Directive: Start at the line that has "cad_parts[obj.name] = obj" and stop at the line that has "return item". Print those lines and all lines between them exactly, and nothing more.

════════════════

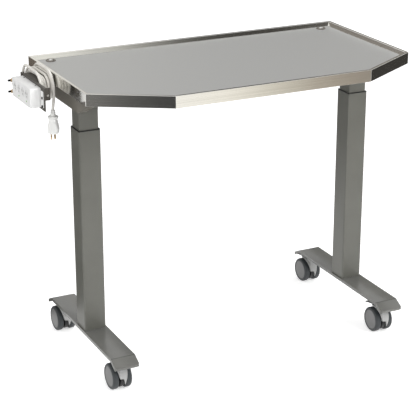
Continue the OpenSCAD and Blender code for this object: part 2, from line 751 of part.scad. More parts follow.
// The winding: a racetrack that spirals in and out again through five layers
loop_r = 28;           // smallest end radius of the cord's middle line
turn_pitch = 10.2;     // between one turn and the next in a layer
layer_pitch = 9.8;     // between layers
layer_x = -47.8;       // first layer, from the tray's left end
turns = 6 + 1 / 3;
steps = 24;            // rings in a turn
step_turn = 360 / 16;  // the two ends take 16 of them, the two straights 8
climbs = [0.5, 2, 3, 4]; // the turns about which the cord climbs to the next layer
// Start on the top straight, over the near end, back below and up the far end
function track(u, r) = let (q = (u - floor(u)) * steps)
    q < 4 ? [spool_s - q * spool_s / 2, r]
    : q < 12 ? [-spool_s, 0] + r * [cos(90 + (q - 4) * step_turn), sin(90 + (q - 4) * step_turn)]
    : q < 16 ? [-spool_s + (q - 12) * spool_s / 2, -r]
    : [spool_s, 0] + r * [cos((q - 16) * step_turn - 90), sin((q - 16) * step_turn - 90)];
// Turns counted out from the smallest radius
function turns_out(t) = t < 2 ? 2 - t : t < 3 ? t - 2 : t < 4 ? 4 - t : t - 4;
// Layers climbed: each climb takes half a turn
function climbed(t, i = 0) = i == len(climbs) ? 0
    : min(1, max(0, (t - climbs[i]) * 2 + 0.5)) + climbed(t, i + 1);
function wound(t) = let (p = track(t, loop_r + turn_pitch * turns_out(t)))
    [layer_x + layer_pitch * climbed(t), spool_y + p.x, spool_z - tray_h + p.y];
wind_route = concat(
    [lead_route[len(lead_route) - 1]],
    [for (k = [0 : turns * steps + 0.01]) wound(k / steps)],
    tail_route
);
// Least gap between the surfaces of turns that lie half a turn or more apart
wind_gap = min([for (i = [2 : len(wind_route) - 1]) for (j = [i + steps / 2 : 1 : len(wind_route) - 1])
    norm(wind_route[i] - wind_route[j])]) - cord_dia;
echo(wind_gap = wind_gap);
module cord_winding() color("whitesmoke") place() translate(cord_home)
    sweep_tube(wind_route, cord_dia / 2, 6, lead_end, [0, 0, -1]);

// Plug: ribbed boot, flared collar and bulb body, flattened on two sides
plug_turn = -20;
boot_l = 20;
body_l = 58;
rib_pitch = 6;
module at_plug() place() translate(cord_home + tail_route[len(tail_route) - 1])
    rotate([0, 0, plug_turn]) children();
module plug_body() color("white") at_plug() intersection() {
    rotate_extrude($fn = 32) polygon(concat(
        [[0, 0], [cord_dia / 2 + 1.5, 0]],
        [for (i = [0 : 2]) each [
            [7.4 + i * 0.7, -2 - i * rib_pitch], [7.4 + i * 0.7, -5 - i * rib_pitch],
            [6.4 + i * 0.7, -5.5 - i * rib_pitch], [6.4 + i * 0.7, -7.5 - i * rib_pitch]
        ]],
        [
            [plug_dia * 0.44, -boot_l - 0.5], [plug_dia * 0.46, -boot_l - 4],
            [plug_dia * 0.37, -boot_l - 10], [plug_dia * 0.37, -boot_l - 17],
            [plug_dia * 0.46, -boot_l - 29], [plug_dia * 0.5, -boot_l - 38],
            [plug_dia * 0.5, -boot_l - 46], [plug_dia * 0.46, -boot_l - body_l], [0, -boot_l - body_l]
        ]
    ));
    translate([-plug_dia, -plug_dia * 0.4, -boot_l - body_l])
        cube([2 * plug_dia, plug_dia * 0.8, boot_l + body_l]);
}

// Two flat blades and a round ground pin
module plug_blades() color("goldenrod") at_plug() translate([0, 0, -boot_l - body_l]) {
    for (edge = ends) translate([0.85, edge * blade_half - 0.75, -17.5]) cube([6.3, 1.5, 17.5]);
    translate([-7.9, 0, -21]) cylinder(r = 2.4, h = 21, $fn = 24);
}

for (leg = legs) {
    foot(leg[1]);
    outer_tube(leg[1]);
    collar(leg[1]);
    lift_nut(leg[1]);
    caster_stems(leg[1]);
}
tray();
stud_nuts();
corner_cups();
tray_channels();
side_brackets();
cross_beam();
inner_tubes();
lift_drives();
control_box();
button_up();
button_down();
strip_bracket();
strip_body();
outlets();
strip_lamps();
strip_screws();
ground_posts();
strain_relief();
cord_lead();
cord_winding();
plug_body();
plug_blades();
for (c = casters) {
    caster_housing(c);
    axle(c);
    brake_pedal(c);
    tyre(c, -1);
    tyre(c, 1);
    hub(c, -1);
    hub(c, 1);
}
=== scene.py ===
import json
import math
from contextlib import contextmanager

import bmesh
import bpy
import numpy as np
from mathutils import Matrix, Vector

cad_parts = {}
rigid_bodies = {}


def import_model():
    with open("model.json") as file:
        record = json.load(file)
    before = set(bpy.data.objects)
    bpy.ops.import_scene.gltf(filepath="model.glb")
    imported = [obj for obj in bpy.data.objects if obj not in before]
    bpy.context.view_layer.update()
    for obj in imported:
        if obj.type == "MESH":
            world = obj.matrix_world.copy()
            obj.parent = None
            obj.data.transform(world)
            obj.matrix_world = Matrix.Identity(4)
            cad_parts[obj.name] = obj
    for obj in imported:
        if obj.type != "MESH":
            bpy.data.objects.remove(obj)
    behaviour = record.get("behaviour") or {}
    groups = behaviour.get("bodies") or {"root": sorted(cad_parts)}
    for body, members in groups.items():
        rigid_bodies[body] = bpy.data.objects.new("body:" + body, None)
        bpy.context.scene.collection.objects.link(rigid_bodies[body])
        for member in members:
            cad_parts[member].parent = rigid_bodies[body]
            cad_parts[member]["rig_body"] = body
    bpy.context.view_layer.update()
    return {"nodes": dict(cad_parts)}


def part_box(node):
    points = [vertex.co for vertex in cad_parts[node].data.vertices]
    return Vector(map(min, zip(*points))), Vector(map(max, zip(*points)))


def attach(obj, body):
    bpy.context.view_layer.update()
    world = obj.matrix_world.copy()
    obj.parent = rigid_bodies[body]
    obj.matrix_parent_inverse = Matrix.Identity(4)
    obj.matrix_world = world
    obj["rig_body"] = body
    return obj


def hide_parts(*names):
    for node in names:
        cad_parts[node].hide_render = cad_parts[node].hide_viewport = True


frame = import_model()
print("frame loaded:", len(frame["nodes"]), "nodes")

mm = 0.001


def nodeBox(node):
    # The low and the high corner of a CAD node's box
    return [np.array(corner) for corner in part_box(node)]


trayLow, trayHigh = nodeBox("tray")
trayMid = (trayLow + trayHigh) / 2
rimZ = trayHigh[2]
cordHome = np.array([trayLow[0], trayMid[1], rimZ])   # the tray's left end, its middle, the rim


def newObject(name, data):
    # An object of this data, in the scene
    item = bpy.data.objects.new(name, data)
    bpy.context.scene.collection.objects.link(item)
    return item


# Camera: fitted to the tray's corners, the columns and the feet in the photograph
cameraSetup = {
    "azimuth": -26.21, "elevation": 20.45, "distance": 4.8656, "targetX": -0.0764,
    "targetZ": 0.4887, "focalPixels": 1434.6, "framePixels": 416, "sensorMm": 36.0,
    "clipStart": 0.1, "clipEnd": 60,
}


def makeCamera(setup):
    # Camera on a sphere round the target: back = (sin a cos e, -cos a cos e, sin e).
    a, e = math.radians(setup["azimuth"]), math.radians(setup["elevation"])
    back = Vector((math.sin(a) * math.cos(e), -math.cos(a) * math.cos(e), math.sin(e)))
    target = Vector((trayMid[0] + setup["targetX"], trayMid[1], setup["targetZ"]))
    data = bpy.data.cameras.new("camera")
    data.sensor_width = setup["sensorMm"]
    data.lens = setup["focalPixels"] / setup["framePixels"] * setup["sensorMm"]
    data.clip_start, data.clip_end = setup["clipStart"], setup["clipEnd"]
    camera = newObject("camera", data)
    camera.location = target + back * setup["distance"]
    camera.rotation_mode = "QUATERNION"
    camera.rotation_quaternion = (-back).to_track_quat("-Z", "Y")
    bpy.context.scene.camera = camera


makeCamera(cameraSetup)
print("camera placed")


# Colours and nodes

def linearColour(hexText):
    # sRGB hex to linear: c / 12.92 below 0.04045, else ((c + 0.055) / 1.055) to the power 2.4.
    c = np.array([int(hexText[i:i + 2], 16) for i in (1, 3, 5)]) / 255
    linear = np.where(c <= 0.04045, c / 12.92, ((c + 0.055) / 1.055) ** 2.4)
    return (*linear.tolist(), 1.0)


def fill(tree, node, inputs):
    # Fills a node's inputs: a plain value is set, and a socket, or a node's first output in
    # use, is linked.
    for name, value in inputs.items():
        entry = node.inputs[name] if isinstance(name, int) else next(
            entry for entry in node.inputs if entry.name == name and entry.enabled
        )
        if isinstance(value, bpy.types.Node):
            value = next(output for output in value.outputs if output.enabled)
        if isinstance(value, bpy.types.NodeSocket):
            tree.links.new(value, entry)
        else:
            entry.default_value = value


def addNode(tree, kind, inputs=None, stops=None, **settings):
    # Adds a node with its settings, values and links. Stops are a ramp's tones by position.
    node = tree.nodes.new("ShaderNode" + kind)
    for name, value in settings.items():
        setattr(node, name, value)
    fill(tree, node, inputs or {})
    if stops:
        elements = node.color_ramp.elements
        while len(elements) < len(stops):
            elements.new(0.5)
        for element, (position, tone) in zip(elements, sorted(stops.items())):
            element.position, element.color = position, linearColour(tone)
    return node


def startMaterial(name):
    material = bpy.data.materials.new(name)
    material.use_nodes = True
    tree = material.node_tree
    shader = tree.nodes["Principled BSDF"]
    coordinates = addNode(tree, "TexCoord").outputs["Object"]
    return material, tree, shader, coordinates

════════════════

Result:
            cad_parts[obj.name] = obj
    for obj in imported:
        if obj.type != "MESH":
            bpy.data.objects.remove(obj)
    behaviour = record.get("behaviour") or {}
    groups = behaviour.get("bodies") or {"root": sorted(cad_parts)}
    for body, members in groups.items():
        rigid_bodies[body] = bpy.data.objects.new("body:" + body, None)
        bpy.context.scene.collection.objects.link(rigid_bodies[body])
        for member in members:
            cad_parts[member].parent = rigid_bodies[body]
            cad_parts[member]["rig_body"] = body
    bpy.context.view_layer.update()
    return {"nodes": dict(cad_parts)}


def part_box(node):
    points = [vertex.co for vertex in cad_parts[node].data.vertices]
    return Vector(map(min, zip(*points))), Vector(map(max, zip(*points)))


def attach(obj, body):
    bpy.context.view_layer.update()
    world = obj.matrix_world.copy()
    obj.parent = rigid_bodies[body]
    obj.matrix_parent_inverse = Matrix.Identity(4)
    obj.matrix_world = world
    obj["rig_body"] = body
    return obj


def hide_parts(*names):
    for node in names:
        cad_parts[node].hide_render = cad_parts[node].hide_viewport = True


frame = import_model()
print("frame loaded:", len(frame["nodes"]), "nodes")

mm = 0.001


def nodeBox(node):
    # The low and the high corner of a CAD node's box
    return [np.array(corner) for corner in part_box(node)]


trayLow, trayHigh = nodeBox("tray")
trayMid = (trayLow + trayHigh) / 2
rimZ = trayHigh[2]
cordHome = np.array([trayLow[0], trayMid[1], rimZ])   # the tray's left end, its middle, the rim


def newObject(name, data):
    # An object of this data, in the scene
    item = bpy.data.objects.new(name, data)
    bpy.context.scene.collection.objects.link(item)
    return item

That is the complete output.